Work to be completed: Print, without altering anything, the lines from the one that holds "start_tape = make_start_tape()" to the one that holds "bpy.context.scene.collection.objects.link(empty)", inclusive. No other lines belong in the output.

Data excerpt:
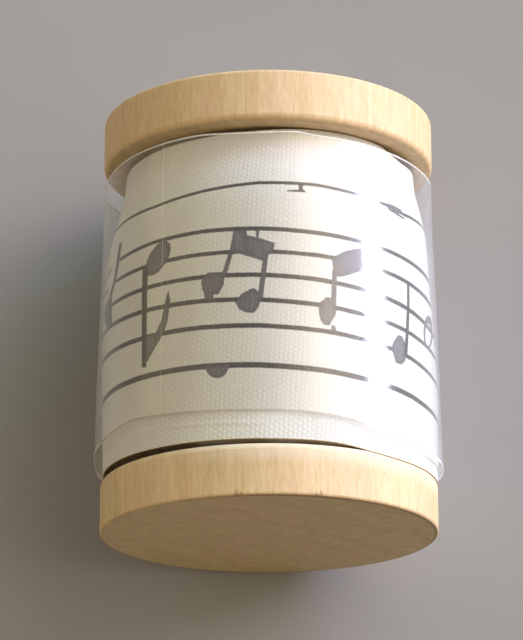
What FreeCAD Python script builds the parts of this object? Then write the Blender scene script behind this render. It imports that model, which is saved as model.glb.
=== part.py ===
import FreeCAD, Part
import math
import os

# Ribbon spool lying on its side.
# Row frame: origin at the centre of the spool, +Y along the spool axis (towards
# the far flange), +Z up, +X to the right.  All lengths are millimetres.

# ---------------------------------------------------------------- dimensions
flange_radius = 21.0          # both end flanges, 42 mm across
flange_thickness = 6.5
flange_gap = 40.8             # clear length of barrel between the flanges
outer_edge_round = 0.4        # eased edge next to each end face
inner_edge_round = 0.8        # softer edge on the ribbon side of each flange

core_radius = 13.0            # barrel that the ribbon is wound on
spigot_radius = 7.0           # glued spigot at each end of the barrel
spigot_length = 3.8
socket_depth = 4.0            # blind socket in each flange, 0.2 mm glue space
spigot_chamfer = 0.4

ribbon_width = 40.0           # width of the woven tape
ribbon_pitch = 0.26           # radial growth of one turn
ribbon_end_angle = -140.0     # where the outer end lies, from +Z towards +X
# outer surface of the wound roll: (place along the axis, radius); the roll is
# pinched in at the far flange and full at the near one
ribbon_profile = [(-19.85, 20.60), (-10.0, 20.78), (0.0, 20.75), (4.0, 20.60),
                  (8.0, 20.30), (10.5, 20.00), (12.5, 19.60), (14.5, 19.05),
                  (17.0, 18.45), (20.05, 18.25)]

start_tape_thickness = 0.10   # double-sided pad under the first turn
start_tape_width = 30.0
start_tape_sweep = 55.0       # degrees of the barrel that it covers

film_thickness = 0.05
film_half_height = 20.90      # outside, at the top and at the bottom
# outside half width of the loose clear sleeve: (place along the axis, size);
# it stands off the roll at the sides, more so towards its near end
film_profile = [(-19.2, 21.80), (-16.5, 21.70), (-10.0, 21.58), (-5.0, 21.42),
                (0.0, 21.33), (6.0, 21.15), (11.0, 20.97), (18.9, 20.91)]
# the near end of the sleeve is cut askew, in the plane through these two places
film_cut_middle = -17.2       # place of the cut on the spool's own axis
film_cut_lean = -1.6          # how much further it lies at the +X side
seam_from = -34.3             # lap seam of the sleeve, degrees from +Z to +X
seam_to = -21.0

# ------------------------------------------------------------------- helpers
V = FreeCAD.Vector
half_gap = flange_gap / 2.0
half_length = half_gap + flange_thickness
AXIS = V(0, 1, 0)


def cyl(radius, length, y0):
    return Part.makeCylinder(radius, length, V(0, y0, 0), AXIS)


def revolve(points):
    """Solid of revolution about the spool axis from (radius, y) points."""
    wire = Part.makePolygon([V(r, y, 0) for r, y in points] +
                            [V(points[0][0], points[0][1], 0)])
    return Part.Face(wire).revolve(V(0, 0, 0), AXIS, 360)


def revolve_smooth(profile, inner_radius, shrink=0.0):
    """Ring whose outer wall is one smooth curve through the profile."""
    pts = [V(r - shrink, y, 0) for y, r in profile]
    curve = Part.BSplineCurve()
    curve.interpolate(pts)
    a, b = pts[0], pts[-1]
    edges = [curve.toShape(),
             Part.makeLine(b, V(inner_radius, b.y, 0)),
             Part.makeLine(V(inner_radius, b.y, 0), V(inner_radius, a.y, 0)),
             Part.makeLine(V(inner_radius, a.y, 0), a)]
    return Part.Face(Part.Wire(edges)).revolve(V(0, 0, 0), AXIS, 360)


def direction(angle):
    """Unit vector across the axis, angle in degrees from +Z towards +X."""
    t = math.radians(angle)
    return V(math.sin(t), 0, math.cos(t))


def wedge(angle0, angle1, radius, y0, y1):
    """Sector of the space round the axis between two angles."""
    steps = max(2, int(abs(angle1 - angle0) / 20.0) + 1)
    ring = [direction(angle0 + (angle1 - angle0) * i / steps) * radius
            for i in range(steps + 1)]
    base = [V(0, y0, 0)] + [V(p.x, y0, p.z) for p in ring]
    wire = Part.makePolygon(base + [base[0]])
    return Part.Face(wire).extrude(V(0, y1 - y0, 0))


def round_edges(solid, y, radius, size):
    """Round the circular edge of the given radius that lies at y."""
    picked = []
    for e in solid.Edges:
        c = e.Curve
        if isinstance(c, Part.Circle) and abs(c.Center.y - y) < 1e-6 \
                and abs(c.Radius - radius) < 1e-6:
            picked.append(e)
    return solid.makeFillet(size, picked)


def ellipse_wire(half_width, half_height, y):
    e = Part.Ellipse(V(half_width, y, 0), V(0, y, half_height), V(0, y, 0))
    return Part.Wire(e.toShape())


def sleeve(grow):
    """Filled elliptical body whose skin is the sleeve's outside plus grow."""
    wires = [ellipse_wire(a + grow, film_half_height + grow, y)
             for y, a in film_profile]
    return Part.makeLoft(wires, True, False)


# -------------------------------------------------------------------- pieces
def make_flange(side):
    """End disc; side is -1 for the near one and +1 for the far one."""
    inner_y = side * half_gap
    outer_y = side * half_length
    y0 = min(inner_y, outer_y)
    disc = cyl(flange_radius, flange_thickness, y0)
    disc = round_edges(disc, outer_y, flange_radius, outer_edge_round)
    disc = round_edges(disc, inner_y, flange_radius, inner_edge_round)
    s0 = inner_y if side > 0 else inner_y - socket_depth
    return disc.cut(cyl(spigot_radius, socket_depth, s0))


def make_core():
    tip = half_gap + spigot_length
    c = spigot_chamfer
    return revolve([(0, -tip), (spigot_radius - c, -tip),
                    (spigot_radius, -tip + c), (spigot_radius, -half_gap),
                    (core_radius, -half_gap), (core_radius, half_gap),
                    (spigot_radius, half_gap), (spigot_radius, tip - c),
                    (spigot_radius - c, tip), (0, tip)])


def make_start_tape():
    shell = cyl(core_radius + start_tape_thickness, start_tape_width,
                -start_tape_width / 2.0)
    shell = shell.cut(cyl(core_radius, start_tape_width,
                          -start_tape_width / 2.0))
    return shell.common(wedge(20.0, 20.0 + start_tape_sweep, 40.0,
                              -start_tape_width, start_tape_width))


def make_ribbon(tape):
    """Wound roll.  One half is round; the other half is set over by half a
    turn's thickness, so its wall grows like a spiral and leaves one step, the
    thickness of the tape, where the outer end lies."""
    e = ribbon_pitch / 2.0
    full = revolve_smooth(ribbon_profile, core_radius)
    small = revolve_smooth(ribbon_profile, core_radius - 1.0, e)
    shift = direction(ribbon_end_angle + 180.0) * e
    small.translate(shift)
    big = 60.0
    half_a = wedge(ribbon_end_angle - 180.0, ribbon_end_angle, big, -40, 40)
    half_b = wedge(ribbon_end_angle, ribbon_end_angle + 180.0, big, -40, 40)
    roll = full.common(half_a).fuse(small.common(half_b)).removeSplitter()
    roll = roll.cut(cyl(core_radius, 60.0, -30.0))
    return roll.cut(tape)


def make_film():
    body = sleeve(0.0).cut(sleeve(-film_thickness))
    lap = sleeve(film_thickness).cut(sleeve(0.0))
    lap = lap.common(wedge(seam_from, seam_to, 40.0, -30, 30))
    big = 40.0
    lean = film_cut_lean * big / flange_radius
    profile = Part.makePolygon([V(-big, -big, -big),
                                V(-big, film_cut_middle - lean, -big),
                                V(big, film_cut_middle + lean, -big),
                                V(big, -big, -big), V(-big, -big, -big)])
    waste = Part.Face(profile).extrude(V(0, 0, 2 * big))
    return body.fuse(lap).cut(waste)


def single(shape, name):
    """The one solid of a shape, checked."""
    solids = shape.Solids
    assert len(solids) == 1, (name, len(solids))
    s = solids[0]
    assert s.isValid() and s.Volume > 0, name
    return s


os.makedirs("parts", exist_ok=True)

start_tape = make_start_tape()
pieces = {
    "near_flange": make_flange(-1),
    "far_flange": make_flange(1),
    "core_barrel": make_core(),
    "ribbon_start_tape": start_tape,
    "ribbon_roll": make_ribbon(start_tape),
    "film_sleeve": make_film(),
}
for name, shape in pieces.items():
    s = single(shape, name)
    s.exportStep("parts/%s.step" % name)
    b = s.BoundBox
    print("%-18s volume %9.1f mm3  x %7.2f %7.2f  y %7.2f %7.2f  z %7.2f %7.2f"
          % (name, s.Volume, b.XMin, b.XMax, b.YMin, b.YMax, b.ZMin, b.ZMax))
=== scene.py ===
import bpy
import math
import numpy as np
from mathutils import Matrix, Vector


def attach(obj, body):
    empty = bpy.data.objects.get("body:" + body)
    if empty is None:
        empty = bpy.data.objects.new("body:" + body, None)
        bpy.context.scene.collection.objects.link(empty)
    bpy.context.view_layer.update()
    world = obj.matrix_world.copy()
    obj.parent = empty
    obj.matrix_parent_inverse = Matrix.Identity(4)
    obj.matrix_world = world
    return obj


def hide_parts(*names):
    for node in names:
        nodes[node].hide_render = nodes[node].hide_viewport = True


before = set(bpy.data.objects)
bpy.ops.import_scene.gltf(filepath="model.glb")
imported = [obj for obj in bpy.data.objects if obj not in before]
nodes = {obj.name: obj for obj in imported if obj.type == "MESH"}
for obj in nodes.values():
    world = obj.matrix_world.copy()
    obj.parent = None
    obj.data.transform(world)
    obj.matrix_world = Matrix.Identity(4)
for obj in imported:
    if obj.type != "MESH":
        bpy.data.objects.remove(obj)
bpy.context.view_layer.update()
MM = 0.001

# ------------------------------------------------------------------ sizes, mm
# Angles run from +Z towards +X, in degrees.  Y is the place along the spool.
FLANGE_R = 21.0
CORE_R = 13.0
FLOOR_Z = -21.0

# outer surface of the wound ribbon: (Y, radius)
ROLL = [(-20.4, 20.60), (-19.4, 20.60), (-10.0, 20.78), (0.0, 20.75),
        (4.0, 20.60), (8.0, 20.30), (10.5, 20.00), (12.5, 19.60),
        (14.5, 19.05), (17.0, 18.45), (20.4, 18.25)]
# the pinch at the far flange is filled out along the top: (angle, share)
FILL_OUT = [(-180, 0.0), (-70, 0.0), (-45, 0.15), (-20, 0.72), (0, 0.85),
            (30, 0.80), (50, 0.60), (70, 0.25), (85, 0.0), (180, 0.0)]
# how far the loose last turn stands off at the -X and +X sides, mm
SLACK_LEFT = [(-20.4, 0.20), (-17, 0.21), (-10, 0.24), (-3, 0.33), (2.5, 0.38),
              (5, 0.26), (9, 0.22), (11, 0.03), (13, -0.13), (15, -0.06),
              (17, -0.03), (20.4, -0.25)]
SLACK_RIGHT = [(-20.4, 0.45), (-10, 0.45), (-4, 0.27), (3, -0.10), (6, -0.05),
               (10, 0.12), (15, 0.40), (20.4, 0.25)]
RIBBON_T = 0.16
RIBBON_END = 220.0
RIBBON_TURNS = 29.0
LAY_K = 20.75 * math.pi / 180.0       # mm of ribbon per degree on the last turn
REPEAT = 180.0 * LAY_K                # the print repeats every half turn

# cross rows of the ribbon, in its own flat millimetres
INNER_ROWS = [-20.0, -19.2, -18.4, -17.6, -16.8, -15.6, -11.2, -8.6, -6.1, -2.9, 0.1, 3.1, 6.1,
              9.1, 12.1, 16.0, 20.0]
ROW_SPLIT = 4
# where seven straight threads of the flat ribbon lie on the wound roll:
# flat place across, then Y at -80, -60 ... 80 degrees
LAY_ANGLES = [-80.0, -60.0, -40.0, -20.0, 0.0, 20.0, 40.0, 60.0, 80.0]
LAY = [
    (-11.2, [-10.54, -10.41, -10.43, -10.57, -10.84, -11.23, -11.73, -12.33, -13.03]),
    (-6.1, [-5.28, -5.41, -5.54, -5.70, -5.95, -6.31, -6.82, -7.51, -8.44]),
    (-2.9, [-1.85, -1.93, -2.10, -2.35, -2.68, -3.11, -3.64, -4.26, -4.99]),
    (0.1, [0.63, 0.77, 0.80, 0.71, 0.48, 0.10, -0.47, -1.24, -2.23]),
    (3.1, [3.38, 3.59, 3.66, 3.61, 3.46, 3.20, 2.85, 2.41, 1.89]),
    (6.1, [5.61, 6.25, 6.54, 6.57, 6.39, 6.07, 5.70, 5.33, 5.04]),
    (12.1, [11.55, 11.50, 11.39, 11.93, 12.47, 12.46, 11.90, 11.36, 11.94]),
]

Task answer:
start_tape = make_start_tape()
pieces = {
    "near_flange": make_flange(-1),
    "far_flange": make_flange(1),
    "core_barrel": make_core(),
    "ribbon_start_tape": start_tape,
    "ribbon_roll": make_ribbon(start_tape),
    "film_sleeve": make_film(),
}
for name, shape in pieces.items():
    s = single(shape, name)
    s.exportStep("parts/%s.step" % name)
    b = s.BoundBox
    print("%-18s volume %9.1f mm3  x %7.2f %7.2f  y %7.2f %7.2f  z %7.2f %7.2f"
          % (name, s.Volume, b.XMin, b.XMax, b.YMin, b.YMax, b.ZMin, b.ZMax))
=== scene.py ===
import bpy
import math
import numpy as np
from mathutils import Matrix, Vector


def attach(obj, body):
    empty = bpy.data.objects.get("body:" + body)
    if empty is None:
        empty = bpy.data.objects.new("body:" + body, None)
        bpy.context.scene.collection.objects.link(empty)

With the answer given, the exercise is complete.